Evaluating the quality and risks of language models for healthcare

There is immense enthusiasm about the potential of large language models to support clinical and administrative workflows in healthcare. In fact, large language models are currently being piloted for several applications in healthcare systems today, including for patient portal messaging and ambient documentation. However, a barrier to effective and safe clinical translation is the lack of standardized approaches to evaluate and monitor the knowledge quality, reasoning ability, and risks of these models. In this lecture, I will discuss current limitations of language model knowledge representation in the context of high-impact clinical applications. I will present our research into measuring language model risks, including bias and logical reasoning errors, in ways that are systematic, generalizable, and clinically-relevant. The intersection of these risks with human factors such as over-reliance and automation bias when implemented in a decision-support capacity will be discussed.

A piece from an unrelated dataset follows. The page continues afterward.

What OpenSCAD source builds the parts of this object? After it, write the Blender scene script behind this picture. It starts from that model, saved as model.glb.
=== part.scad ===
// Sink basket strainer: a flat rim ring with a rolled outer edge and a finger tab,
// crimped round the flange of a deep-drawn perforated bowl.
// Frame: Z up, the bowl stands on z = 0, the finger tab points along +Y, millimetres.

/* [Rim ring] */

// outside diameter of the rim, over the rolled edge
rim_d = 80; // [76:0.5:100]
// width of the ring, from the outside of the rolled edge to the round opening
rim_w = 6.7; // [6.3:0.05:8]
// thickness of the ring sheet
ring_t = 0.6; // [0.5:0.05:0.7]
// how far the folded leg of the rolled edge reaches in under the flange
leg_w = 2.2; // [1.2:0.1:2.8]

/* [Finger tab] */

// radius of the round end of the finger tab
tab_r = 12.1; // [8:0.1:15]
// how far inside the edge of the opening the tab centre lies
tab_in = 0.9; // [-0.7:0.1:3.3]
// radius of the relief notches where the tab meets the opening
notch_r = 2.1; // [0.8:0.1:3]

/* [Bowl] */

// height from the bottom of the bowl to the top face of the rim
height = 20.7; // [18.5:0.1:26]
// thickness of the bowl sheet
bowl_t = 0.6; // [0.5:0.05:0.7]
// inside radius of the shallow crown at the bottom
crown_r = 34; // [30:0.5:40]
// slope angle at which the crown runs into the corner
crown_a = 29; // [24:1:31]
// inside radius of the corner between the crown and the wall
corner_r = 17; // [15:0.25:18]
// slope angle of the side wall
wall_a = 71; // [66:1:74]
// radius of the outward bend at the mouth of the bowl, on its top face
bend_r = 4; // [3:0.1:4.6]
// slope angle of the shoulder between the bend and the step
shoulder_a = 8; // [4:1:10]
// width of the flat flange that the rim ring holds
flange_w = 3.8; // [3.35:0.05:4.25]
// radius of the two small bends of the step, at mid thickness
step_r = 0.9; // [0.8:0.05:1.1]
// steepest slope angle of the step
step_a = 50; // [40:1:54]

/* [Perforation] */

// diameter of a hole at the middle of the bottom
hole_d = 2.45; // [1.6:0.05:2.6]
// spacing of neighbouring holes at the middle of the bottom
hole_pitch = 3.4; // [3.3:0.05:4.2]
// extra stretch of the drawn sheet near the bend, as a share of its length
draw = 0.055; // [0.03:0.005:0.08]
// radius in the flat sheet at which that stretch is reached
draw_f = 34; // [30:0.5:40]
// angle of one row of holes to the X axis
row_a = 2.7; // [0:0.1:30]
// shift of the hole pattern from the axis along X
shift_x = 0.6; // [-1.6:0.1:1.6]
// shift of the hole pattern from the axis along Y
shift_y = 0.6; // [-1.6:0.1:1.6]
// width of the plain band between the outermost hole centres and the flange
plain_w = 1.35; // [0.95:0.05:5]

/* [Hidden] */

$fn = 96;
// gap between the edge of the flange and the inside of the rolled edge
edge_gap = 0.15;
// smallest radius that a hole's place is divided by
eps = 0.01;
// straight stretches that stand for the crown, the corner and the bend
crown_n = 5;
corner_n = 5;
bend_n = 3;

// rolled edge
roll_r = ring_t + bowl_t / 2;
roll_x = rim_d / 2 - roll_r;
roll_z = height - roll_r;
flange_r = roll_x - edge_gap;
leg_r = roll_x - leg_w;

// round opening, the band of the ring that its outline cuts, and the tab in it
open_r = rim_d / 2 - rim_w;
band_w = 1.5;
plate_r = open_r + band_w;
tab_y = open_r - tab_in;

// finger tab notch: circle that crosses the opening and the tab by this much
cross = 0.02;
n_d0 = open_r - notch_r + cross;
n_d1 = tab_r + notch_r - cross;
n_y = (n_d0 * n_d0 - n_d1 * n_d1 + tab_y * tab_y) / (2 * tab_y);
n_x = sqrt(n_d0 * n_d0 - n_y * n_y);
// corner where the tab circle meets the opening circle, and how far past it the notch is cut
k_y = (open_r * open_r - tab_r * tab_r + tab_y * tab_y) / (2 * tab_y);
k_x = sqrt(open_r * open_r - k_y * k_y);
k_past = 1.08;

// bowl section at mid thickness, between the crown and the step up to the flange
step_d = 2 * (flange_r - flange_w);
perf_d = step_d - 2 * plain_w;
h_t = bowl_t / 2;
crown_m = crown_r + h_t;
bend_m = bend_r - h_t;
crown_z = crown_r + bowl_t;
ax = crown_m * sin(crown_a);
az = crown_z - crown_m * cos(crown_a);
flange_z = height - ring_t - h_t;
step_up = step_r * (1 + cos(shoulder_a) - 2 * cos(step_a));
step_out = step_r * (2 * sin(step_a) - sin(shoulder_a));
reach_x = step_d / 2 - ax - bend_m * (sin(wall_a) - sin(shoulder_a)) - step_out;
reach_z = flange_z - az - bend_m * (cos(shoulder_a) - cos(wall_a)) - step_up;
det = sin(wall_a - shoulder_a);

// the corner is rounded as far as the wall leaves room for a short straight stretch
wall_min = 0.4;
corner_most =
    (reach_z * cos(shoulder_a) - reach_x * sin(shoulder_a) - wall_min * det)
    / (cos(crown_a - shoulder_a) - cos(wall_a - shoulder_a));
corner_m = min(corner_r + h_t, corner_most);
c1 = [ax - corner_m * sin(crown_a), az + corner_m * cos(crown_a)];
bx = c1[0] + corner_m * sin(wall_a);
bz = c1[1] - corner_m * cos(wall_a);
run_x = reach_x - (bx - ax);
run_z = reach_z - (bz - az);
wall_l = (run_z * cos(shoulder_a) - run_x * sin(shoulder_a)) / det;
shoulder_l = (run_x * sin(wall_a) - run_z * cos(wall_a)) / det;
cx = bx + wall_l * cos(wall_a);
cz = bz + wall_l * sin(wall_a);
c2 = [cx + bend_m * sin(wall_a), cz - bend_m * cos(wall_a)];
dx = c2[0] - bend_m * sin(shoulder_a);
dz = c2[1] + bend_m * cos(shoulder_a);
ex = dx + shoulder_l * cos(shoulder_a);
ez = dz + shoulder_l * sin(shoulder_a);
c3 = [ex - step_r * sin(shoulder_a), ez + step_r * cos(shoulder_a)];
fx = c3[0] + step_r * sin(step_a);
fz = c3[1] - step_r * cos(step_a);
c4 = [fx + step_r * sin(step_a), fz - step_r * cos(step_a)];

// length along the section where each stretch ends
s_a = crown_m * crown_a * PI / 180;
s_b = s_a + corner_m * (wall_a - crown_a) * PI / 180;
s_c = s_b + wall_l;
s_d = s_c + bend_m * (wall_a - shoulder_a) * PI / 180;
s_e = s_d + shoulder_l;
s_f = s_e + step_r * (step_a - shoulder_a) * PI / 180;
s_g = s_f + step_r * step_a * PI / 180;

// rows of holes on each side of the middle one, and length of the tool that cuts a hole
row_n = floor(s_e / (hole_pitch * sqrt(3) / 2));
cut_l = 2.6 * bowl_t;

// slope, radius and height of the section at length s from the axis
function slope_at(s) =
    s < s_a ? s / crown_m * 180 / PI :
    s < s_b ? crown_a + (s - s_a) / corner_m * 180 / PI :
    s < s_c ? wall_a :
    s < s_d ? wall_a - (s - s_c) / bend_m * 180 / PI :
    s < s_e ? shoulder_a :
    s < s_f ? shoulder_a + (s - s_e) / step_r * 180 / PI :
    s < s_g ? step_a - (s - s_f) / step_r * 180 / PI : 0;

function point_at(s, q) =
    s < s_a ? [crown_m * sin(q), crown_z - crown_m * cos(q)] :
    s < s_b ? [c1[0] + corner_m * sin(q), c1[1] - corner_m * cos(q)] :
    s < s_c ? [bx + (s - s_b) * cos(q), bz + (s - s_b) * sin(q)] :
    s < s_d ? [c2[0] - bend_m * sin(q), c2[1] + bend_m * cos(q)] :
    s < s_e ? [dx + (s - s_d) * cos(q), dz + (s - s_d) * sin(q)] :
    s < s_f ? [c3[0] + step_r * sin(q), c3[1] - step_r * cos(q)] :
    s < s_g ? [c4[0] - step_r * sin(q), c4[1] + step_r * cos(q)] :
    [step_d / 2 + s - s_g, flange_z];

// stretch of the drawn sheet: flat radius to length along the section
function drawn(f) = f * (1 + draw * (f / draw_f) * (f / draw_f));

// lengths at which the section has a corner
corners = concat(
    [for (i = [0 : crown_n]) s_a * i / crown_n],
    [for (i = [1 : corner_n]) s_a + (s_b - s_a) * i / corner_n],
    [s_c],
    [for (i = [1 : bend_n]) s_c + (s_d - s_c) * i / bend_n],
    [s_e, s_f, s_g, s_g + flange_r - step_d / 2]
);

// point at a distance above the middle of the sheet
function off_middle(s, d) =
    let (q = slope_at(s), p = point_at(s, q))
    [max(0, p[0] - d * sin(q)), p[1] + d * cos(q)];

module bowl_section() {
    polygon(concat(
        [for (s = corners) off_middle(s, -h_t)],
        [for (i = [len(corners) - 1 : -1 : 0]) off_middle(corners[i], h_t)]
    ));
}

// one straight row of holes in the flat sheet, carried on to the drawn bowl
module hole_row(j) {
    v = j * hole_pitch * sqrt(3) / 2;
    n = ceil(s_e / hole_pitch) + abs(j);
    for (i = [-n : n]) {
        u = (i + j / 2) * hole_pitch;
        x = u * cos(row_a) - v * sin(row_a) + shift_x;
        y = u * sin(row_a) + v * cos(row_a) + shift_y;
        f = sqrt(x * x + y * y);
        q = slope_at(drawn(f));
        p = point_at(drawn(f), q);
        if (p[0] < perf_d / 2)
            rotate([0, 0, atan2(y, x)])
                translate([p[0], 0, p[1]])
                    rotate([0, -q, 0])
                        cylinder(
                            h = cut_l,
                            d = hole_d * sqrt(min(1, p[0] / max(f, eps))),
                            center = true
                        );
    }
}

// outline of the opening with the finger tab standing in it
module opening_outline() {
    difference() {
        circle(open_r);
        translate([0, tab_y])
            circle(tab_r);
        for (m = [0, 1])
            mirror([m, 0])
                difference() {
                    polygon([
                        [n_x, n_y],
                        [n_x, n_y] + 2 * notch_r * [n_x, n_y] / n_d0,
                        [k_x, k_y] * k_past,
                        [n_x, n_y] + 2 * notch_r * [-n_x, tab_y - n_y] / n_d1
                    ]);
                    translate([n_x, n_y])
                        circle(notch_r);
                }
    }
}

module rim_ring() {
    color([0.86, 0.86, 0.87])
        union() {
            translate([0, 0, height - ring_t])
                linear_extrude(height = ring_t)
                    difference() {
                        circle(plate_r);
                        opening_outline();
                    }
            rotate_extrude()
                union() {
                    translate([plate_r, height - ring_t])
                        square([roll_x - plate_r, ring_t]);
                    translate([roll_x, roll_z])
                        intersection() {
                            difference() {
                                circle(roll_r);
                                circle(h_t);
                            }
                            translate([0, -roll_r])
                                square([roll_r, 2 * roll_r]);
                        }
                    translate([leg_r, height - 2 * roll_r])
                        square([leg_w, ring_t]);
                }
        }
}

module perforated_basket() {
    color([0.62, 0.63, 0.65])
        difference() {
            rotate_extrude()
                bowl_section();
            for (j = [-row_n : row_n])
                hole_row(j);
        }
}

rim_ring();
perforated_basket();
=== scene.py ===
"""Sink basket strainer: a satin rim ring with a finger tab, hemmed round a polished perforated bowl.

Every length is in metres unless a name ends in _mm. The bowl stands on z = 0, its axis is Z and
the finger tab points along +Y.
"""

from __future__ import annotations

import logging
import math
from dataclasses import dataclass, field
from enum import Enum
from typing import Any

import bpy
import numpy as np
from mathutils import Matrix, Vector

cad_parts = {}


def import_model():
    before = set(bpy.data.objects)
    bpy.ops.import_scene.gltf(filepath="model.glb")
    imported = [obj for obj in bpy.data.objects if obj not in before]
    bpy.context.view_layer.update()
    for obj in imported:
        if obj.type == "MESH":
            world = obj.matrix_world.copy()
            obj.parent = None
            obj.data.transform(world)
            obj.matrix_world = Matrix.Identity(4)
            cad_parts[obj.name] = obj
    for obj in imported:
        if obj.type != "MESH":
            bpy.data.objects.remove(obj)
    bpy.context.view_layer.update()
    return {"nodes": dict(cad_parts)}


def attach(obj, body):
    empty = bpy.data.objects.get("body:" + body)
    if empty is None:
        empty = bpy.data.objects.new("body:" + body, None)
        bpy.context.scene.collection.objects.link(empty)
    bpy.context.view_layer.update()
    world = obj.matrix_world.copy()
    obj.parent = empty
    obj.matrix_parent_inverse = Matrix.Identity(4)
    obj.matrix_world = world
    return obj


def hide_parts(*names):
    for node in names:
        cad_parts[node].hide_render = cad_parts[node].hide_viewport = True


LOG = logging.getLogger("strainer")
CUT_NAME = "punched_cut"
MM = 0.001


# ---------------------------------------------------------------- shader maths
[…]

Dr. Danielle Bitterman is an Assistant Professor at Harvard Medical School, whose research is dedicated to developing and implementing AI advances for safe, equitable cancer care. She is a physician-scientist in the Artificial Intelligence in Medicine Program at Mass General Brigham, and a radiation oncologist in the Department of Radiation Oncology at Brigham and Women’s Hospital/Dana-Farber Cancer Dr. Bitterman’s lab uses natural language processing to transform the medical records into systems that actively data-driven care of patients with cancer. Her interests include language model medical knowledge grounding and bias assessments, automated information extraction from the electronic health records, and translational studies of AI in the clinic. Dr. Bitterman received her undergraduate degree at Columbia University, and attended medical school at New York University School of Medicine. She completed an internship in internal medicine at the Brigham and Women's Hospital, and her residency at the Harvard Radiation Oncology Program. She completed her post-doctoral fellowship in natural language processing at the Computational Health Informatics Program at Boston Children’s Hospital.